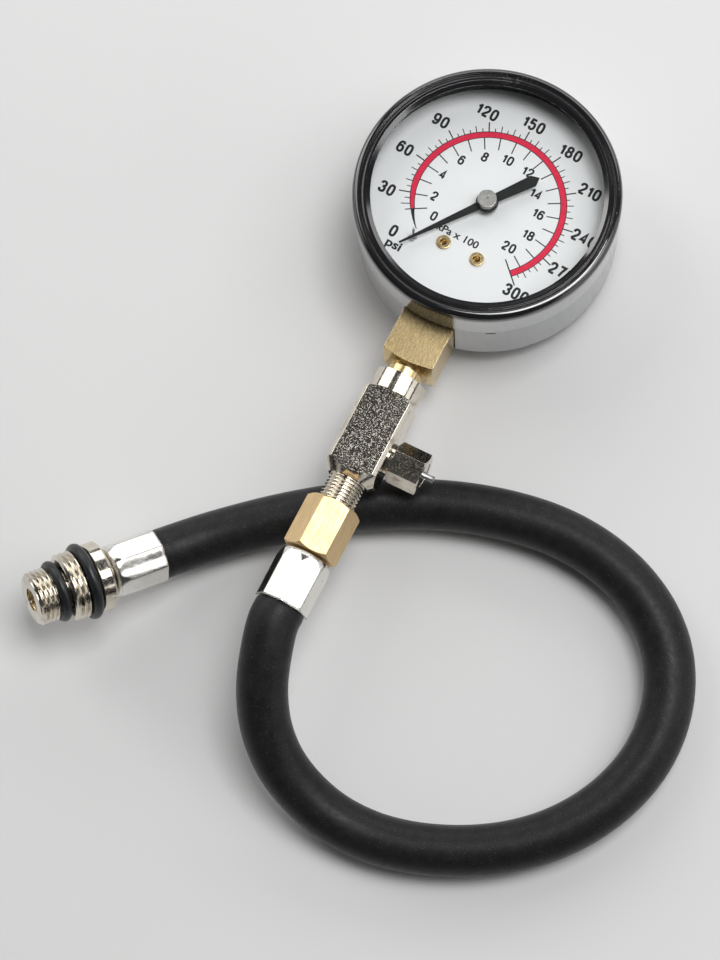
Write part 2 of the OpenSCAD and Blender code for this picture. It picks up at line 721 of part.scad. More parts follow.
module link() color("silver") placed()
    translate([tail_at[0], tail_at[1], link_z]) rotate(link_angle) difference() {
    linear_extrude(link_t) {
        circle(r = link_pin_d / 2 + 0.75);
        translate([link_len, 0]) circle(r = link_pin_d / 2 + tip_play + 0.6);
        translate([0, -0.7]) square([link_len, 1.4]);
    }
    rod(link_pin_d / 2 + slip, -1, 2);
    translate([link_len, 0, 0]) rod(link_pin_d / 2 + tip_play, -1, 2);
}

// Flattened pressure tube and its tip
module tube_section(w, h) {
    translate([tube_r - w / 2, tube_z - (h - w) / 2]) square([w, h - w]);
    for (side = [-1, 1]) translate([tube_r, tube_z + side * (h - w) / 2]) circle(d = w);
}

module tube_run(a0, a1, w, h) rotate(a0) rotate_extrude(angle = a1 - a0) tube_section(w, h);

module bourdon_tube() color("peru") placed() difference() {
    tube_run(tube_stop, tube_start, tube_w, tube_h);
    tube_run(tube_stop - 1, tube_start + 1, tube_w - 2 * tube_wall, tube_h - 2 * tube_wall);
}

module tube_tip() color("goldenrod") placed() {
    tube_run(tip_stop, tube_stop - 0.2, tube_w, tube_h);
    translate(tip_at) rod(link_pin_d / 2, tube_z, link_z + link_t + 0.3);
}

// Brass bar: carries the movement, the tube and the case, and leads the gas
shank_in_tee = 8;
shank_end = tee_start + shank_in_tee;
passage_start = tube_r - 1;
bar_end_r = 5.9;
bar_end_slope = 0.33 * (block_w * 0.72 - bar_end_r);
module socket_block() color("goldenrod") {
    difference() {
        union() {
            stem() intersection() {
                translate([-block_w / 2, -block_w / 2, ledge_end])
                    cube([block_w, block_w, block_end - ledge_end]);
                turned_ends(block_w * 0.72, ledge_end - 1, block_w * 0.72, 0.5,
                    block_end, bar_end_r, bar_end_slope);
            }
            placed() translate([-block_w / 2, -ledge_end - 1, case_wall])
                cube([block_w, ledge_end + 1 - ledge_start, ledge_z - case_wall]);
            stem() rod(pipe_d / 2 - 0.25, block_end - 1, tee_start);
            stem() thread(pipe_d, pipe_pitch, tee_start, shank_end);
        }
        stem() rod(passage_d / 2, passage_start, shank_end + 1);
        stem() rod(restrictor_r + slip, shank_end - 4, shank_end + 1);
        placed() {
            tube_run(tube_start - 10, tube_start + 0.5, tube_w + 2 * slip, tube_h + 2 * slip);
            translate([-tube_r / 5, -tube_r, tube_z]) rotate([0, 90, 0]) cylinder(r = 0.9, h = tube_r / 5);
            rod(case_in_r - 1, bar_top, gauge_h);
            for (y = screw_rows) translate([0, y, 0]) screw_cut();
            for (side = [-1, 1]) translate([side * ledge_screw_x, ledge_screw_y])
                rod(1 + slip, ledge_z - ledge_screw_len - 0.4, ledge_z + 1);
        }
    }
}

restrictor_r = 2.1;
module restrictor() color("silver") stem() difference() {
    rod(restrictor_r, shank_end - 3.9, shank_end - 0.3);
    rod(0.3, 0, shank_end + 1);
    translate([-3, -0.25, shank_end - 1]) cube([6, 0.5, 2]);
}

// Nickel tee with its side port
tee_bore_end = shank_end + 1;
neck_end = hex_start + 8;
module tee_body() color("lightgray") difference() {
    union() {
        stem() tube(pipe_d / 2 + slip, tee_collar_d / 2, tee_start, tee_body_start + 0.5);
        stem() intersection() {
            translate([-tee_w / 2, -tee_w / 2, tee_body_start]) cube([tee_w, tee_w, tee_len]);
            rotate(45) translate([-tee_diagonal / 2, -tee_diagonal / 2, tee_body_start])
                cube([tee_diagonal, tee_diagonal, tee_len]);
            turned_ends(tee_w * 0.71, tee_body_start, tee_w / 2 - 0.5, 1.9, tee_end, pipe_d / 2 + 0.6, 3.2);
        }
        stem() thread(pipe_d, pipe_pitch, tee_end - 0.5, neck_end);
    }
    stem() rod(pipe_d / 2 + slip, tee_start - 1, tee_bore_end);
    stem() rod(passage_d / 2, tee_start, neck_end + 1);
    side_port() rod(valve_shank_d / 2 + slip, valve_shank_x - 0.2, tee_w);
    side_port() rod(chamber_r, 0, tee_w);
}
tee_diagonal = (tee_w + tee_flat) / sqrt(2);

// Release valve in the side port
valve_collar_d = 8.4;
valve_hex_turn = 15;
collar_x = tee_w / 2 + seat;
hexagon_x = collar_x + 1.1;
module release_body() color("lightgray") side_port() difference() {
    union() {
        rod(valve_shank_d / 2, valve_shank_x, collar_x + 0.1);
        rod(valve_collar_d / 2, collar_x, hexagon_x + 0.1);
        rotate(valve_hex_turn) hexagon(valve_af, hexagon_x, valve_end, 0.6, 0.5);
    }
    rod(chamber_r, 0, valve_seat_x);
    rod(valve_hole_r, 0, valve_end);
    rod(chamber_r, valve_web_x, valve_end + 1);
    rod(valve_bush_r + slip, valve_bush_x, valve_end + 1);
}

valve_bush_r = 3.1;
module release_bush() color("silver") side_port()
    tube(valve_hole_r, valve_bush_r, valve_bush_x, valve_end - 0.1);

module release_plunger() color("silver") side_port() difference() {
    union() {
        rod(plunger_d / 2, plunger_start, plunger_end);
        translate([0, 0, plunger_end - 0.6])
            cylinder(r1 = plunger_d / 2, r2 = plunger_d / 2 + 0.15, h = 0.6);
        rod(valve_head_r, plunger_start, plunger_start + head_t);
        rod(valve_head_r, valve_bush_x - slip - flange_t, valve_bush_x - slip);
    }
    rod(plunger_d / 4, plunger_end - 1.6, plunger_end + 1);
}

module release_seal() color("dimgray") side_port()
    tube(plunger_d / 2 + 0.02, valve_head_r, valve_seat_x - seal_t - 0.02, valve_seat_x - 0.02);

// Tube swept along a path with rings square to it
function unit(v) = v / norm(v);
function heading(path, i) = unit(path[min(i + 1, len(path) - 1)] - path[max(i - 1, 0)]);
function ring_at(p, t, r, n) =
    let (side = unit(cross(t, abs(t[2]) > 0.9 ? [1, 0, 0] : [0, 0, 1])), up = cross(side, t))
    [for (k = [0:n - 1]) p + r * (cos(360 * k / n - 90) * side + sin(360 * k / n - 90) * up)];
function wall_faces(first, rings, n, out) = [for (i = [0:rings - 2], k = [0:n - 1])
    let (a = first + i * n + k, b = first + i * n + (k + 1) % n, c = a + n, d = b + n)
    each (out ? [[a, c, d], [a, d, b]] : [[a, d, c], [a, b, d]])];
function cap_faces(first, n, out) = [for (k = [1:n - 2])
    out ? [first, first + k, first + k + 1] : [first, first + k + 1, first + k]];

module solid_sweep(path, r, n) {
    rings = len(path);
    polyhedron(
        [for (i = [0:rings - 1]) each ring_at(path[i], heading(path, i), r, n)],
        concat(wall_faces(0, rings, n, true), cap_faces(0, n, true), cap_faces((rings - 1) * n, n, false))
    );
}

// Coil spring along z
module coil(r, wire, z0, z1, turns) {
    steps = 8;
    solid_sweep([for (i = [0:turns * steps]) let (a = 360 * i / steps)
        [r * cos(a), r * sin(a), z0 + wire / 2 + (z1 - z0 - wire) * i / turns / steps]], wire / 2, 6);
}

module release_spring() color("silver") side_port()
    coil(plunger_d / 2 + 0.45, 0.36, valve_web_x + 0.05, valve_bush_x - slip - flange_t - 0.05, 7);

// Brass hexagon with its barb, turned as it was screwed home
nut_turn = -10.5;
module hose_insert() color("goldenrod") stem() difference() {
    union() {
        rotate(nut_turn) hexagon(hex_af, hex_start, hex_end, 0.9, 0.9);
        rod(ferrule_neck_r, hex_end - 0.1, ferrule_start + ferrule_web + 0.1);
        barbs(ferrule_start + ferrule_web, mouth_s - 2);
    }
    rod(pipe_d / 2 + slip, hex_start - 1, neck_end + 0.6);
    rod(passage_d / 2, hex_start, mouth_s);
}

gauge_ferrule_turn = -4;
plug_ferrule_turn = -3;
module ferrule_gauge_end() color("whitesmoke") stem() ferrule(ferrule_start, mouth_s, gauge_ferrule_turn);
module ferrule_plug_end() color("whitesmoke") plug_end() ferrule(plug_len, plug_mouth, plug_ferrule_turn);

// Hollow hose
module hose() color("dimgray") translate([0, origin_y, 0]) {
    bore_first = hose_rings * hose_sides;
    last_out = (hose_rings - 1) * hose_sides;
    polyhedron(
        concat(
            [for (i = [0:hose_rings - 1])
                each ring_at(hose_path[i], heading(hose_path, i), hose_radius(i), hose_sides)],
            [for (i = [0:hose_rings - 1])
                each ring_at(hose_path[i], heading(hose_path, i), bore_r, hose_sides)]
        ),
        concat(
            wall_faces(0, hose_rings, hose_sides, true),
            wall_faces(bore_first, hose_rings, hose_sides, false),
            [for (k = [0:hose_sides - 1]) let (b = (k + 1) % hose_sides)
                each [[k, b, bore_first + b], [k, bore_first + b, bore_first + k]]],
            [for (k = [0:hose_sides - 1]) let (b = (k + 1) % hose_sides)
                each [[last_out + b, last_out + k, bore_first + last_out + k],
                    [last_out + b, bore_first + last_out + k, bore_first + last_out + b]]]
        )
    );
}

// Stepped plug for two sizes of spark-plug hole
module plug_fitting() color("lightgray") plug_end() difference() {
    union() {
        thread(thread_14_d, thread_14_pitch, 0, thread_14_len);
        rod(ring_14_mid - ring_14_t / 2 - slip, 0.1, thread_18_start + 0.1);
        thread(thread_18_d, thread_18_pitch, thread_18_start, thread_18_start + thread_18_len);
        rod(ring_18_mid - ring_18_t / 2 - slip, thread_18_start, collar_start + 0.1);
        rotate_extrude() polygon([
            [0, collar_start], [collar_d / 2 - 0.3, collar_start], [collar_d / 2, collar_start + 0.3],
            [collar_d / 2, collar_start + collar_len - 0.6], [collar_d / 2 - 0.6, collar_start + collar_len],
            [0, collar_start + collar_len]
        ]);
        rod(6, collar_start, plug_len - 0.1);
        rod(ferrule_neck_r, plug_len - 0.2, plug_len + ferrule_web + 0.1);
        barbs(plug_len + ferrule_web, plug_mouth - 2);
    }
    rod(tip_hole_d / 2, -1, bore_step_x);
    rod(passage_d / 2, 0, plug_mouth);
}

module o_ring(mid, t, x) plug_end() translate([0, 0, x]) rotate_extrude() translate([mid, 0]) circle(d = t);
module o_ring_small() color("black") o_ring(ring_14_mid, ring_14_t, ring_14_x);
module o_ring_large() color("black") o_ring(ring_18_mid, ring_18_t, ring_18_x);

// Check valve in the tip
check_r = tip_hole_d / 2 - slip;
check_head_t = 0.7;
check_stop = 0.7;
module check_housing() color("goldenrod") plug_end() difference() {
    rod(check_r, check_x, check_seat_x);
    rod(check_r - check_wall, check_x - 1, check_seat_x - check_web);
    rod(check_pin_r + play, 0, check_seat_x + 1);
    for (a = [0, 90]) rotate(a) translate([-3, -0.25, check_x - 1]) cube([6, 0.5, 1.6]);
}

module check_pin() color("silver") plug_end() {
    rod(check_pin_r, check_x + 0.2, check_seat_x + seal_gap + check_head_t + 0.4);
    rod(check_r - check_wall - 0.15, check_x + 0.7, check_x + 0.7 + check_stop);
    rod(check_r - 0.35, check_seat_x + seal_gap + 0.4, check_seat_x + seal_gap + 0.4 + check_head_t);
}

seal_gap = 0.02;
module check_seal() color("dimgray") plug_end()
    tube(check_pin_r + 0.02, check_r - 0.35, check_seat_x + seal_gap, check_seat_x + seal_gap + 0.38);

module check_spring() color("silver") plug_end()
    coil(check_pin_r + 0.35, 0.25, check_x + 0.75 + check_stop, check_seat_x - check_web - 0.05, 7);

case();
bezel();
lens();
lens_gasket();
spacer_ring();
case_screws();
dial_plate();
dial_rivets();
dial_posts();
stop_pin();
pointer();
pointer_cap();
pointer_arbor();
hairspring();
back_plate();
front_plate();
pillars();
pillar_screws();
ledge_screws();
sector_gear();
sector_arbor();
tail_pin();
link();
bourdon_tube();
tube_tip();
socket_block();
restrictor();
tee_body();
release_body();
release_bush();
release_plunger();
release_seal();
release_spring();
hose_insert();
ferrule_gauge_end();
hose();
ferrule_plug_end();
plug_fitting();
o_ring_small();
o_ring_large();
check_housing();
check_pin();
check_seal();
check_spring();
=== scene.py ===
import math

import bpy
import numpy as np
from mathutils import Matrix, Vector
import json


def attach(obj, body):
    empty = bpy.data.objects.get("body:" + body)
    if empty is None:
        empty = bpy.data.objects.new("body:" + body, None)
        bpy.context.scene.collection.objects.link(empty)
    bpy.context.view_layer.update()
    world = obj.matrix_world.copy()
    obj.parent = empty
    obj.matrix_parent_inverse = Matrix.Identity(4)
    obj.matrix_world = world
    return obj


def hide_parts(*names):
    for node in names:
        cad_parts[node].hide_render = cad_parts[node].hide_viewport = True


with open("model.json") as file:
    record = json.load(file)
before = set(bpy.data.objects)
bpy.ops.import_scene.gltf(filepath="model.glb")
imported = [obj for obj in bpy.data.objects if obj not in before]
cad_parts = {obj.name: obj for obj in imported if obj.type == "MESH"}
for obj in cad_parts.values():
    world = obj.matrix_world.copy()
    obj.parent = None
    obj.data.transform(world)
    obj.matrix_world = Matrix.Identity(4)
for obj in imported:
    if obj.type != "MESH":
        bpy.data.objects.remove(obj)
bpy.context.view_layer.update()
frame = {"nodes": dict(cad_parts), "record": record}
nodes = frame["nodes"]
scene = bpy.context.scene
scene.view_settings.view_transform = "Standard"
MM = 0.001

# Frames, with the same numbers as the part's source
ORIGIN_Y = 38.4908
LIFT = 4.0262
STEM_Z = 7.7
TILT = math.radians(7)
DIAL_TURN = math.radians(-2.6)
DIAL_Z = 17.1
gauge = Matrix.Translation((0, ORIGIN_Y * MM, LIFT * MM)) @ Matrix.Rotation(-TILT, 4, "X")
dial = gauge @ Matrix.Rotation(DIAL_TURN, 4, "Z")

# Camera at the photograph's place
camera = bpy.data.objects.new("camera", bpy.data.cameras.new("camera"))
camera.data.lens = 112.5
camera.data.sensor_width = 36
camera.data.clip_start = 0.01
camera.location = (0.129036, -0.126268, 0.756922)
camera.rotation_euler = [math.radians(a) for a in (10.4719, 5.6515, 26.6811)]
scene.collection.objects.link(camera)
scene.camera = camera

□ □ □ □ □

* **PROMPT**
The answer should be a single number: the count of lines in the data that include the string "before".

* **TASK RESULT**
2